Exercise objective:
The first line to copy is the one with "hide_parts(*replaced)"; the last is the one with "Turn this picture of an object into a build123d". Copy each line in that range exactly, leaving out all others.

Data lines:
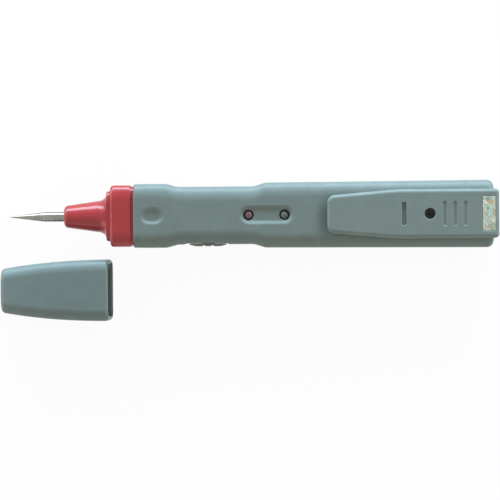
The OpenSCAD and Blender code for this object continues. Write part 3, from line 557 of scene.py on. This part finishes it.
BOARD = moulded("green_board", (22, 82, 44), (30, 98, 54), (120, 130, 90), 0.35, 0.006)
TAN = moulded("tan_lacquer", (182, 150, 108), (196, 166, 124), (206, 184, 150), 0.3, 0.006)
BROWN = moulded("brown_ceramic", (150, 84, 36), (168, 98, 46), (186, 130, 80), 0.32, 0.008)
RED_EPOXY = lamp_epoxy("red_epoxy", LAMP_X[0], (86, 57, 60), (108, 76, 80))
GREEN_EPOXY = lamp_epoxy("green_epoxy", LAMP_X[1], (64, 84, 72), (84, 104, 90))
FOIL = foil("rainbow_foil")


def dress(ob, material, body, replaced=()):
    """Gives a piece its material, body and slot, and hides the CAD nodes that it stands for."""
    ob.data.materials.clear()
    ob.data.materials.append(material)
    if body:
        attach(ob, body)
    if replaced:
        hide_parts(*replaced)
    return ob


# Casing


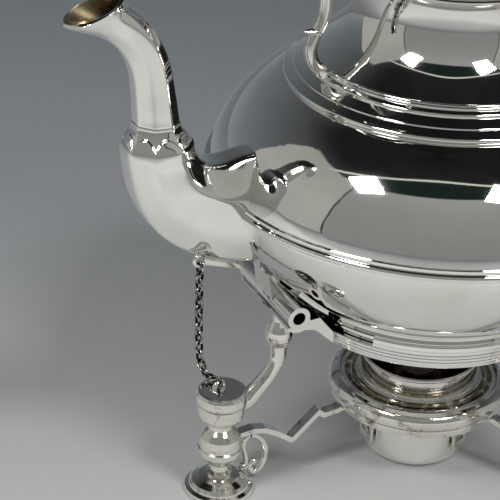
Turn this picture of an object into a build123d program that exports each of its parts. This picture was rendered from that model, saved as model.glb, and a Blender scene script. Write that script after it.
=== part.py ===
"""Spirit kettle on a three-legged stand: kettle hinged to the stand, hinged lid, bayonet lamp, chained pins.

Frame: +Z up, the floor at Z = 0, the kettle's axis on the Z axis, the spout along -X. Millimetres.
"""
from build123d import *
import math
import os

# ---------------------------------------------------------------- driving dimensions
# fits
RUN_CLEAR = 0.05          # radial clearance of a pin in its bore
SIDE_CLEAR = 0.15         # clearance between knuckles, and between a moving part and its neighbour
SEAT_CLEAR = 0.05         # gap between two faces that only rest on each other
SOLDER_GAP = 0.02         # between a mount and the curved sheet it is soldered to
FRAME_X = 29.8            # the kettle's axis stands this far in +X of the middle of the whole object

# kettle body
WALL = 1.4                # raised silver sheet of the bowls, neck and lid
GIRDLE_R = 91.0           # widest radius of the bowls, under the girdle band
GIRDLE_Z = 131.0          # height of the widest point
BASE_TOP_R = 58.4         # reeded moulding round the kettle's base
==
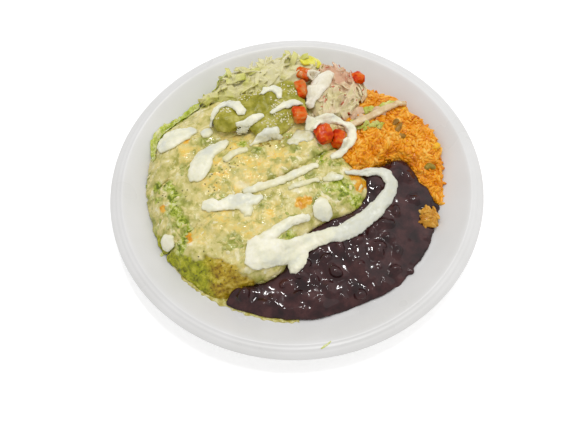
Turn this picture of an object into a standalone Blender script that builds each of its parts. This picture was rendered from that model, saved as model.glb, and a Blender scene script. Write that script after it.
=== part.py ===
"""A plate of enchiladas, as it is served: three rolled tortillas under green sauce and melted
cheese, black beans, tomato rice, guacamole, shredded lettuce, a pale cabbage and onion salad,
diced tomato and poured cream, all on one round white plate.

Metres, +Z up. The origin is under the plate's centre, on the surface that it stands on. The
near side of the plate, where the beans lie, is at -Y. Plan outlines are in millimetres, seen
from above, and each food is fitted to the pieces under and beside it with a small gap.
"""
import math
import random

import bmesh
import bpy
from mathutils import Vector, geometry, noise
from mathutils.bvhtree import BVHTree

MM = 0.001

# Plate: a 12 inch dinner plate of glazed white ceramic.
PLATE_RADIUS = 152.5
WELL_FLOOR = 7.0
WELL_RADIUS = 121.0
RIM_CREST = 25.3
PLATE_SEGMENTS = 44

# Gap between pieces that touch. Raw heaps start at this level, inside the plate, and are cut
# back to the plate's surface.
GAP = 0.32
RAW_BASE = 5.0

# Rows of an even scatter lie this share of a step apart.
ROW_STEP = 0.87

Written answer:
        hide_parts(*replaced)
    return ob


# Casing


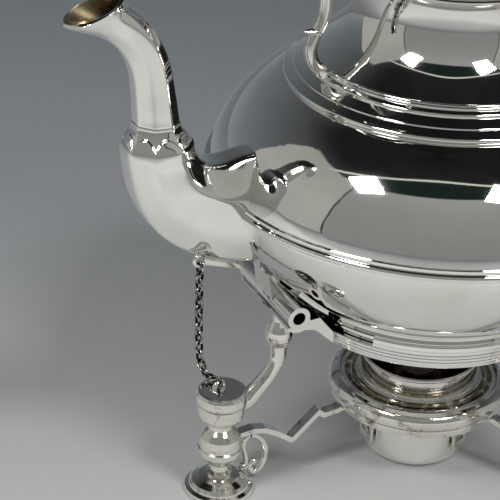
Turn this picture of an object into a build123d program that exports each of its parts. This picture was rendered from that model, saved as model.glb, and a Blender scene script. Write that script after it.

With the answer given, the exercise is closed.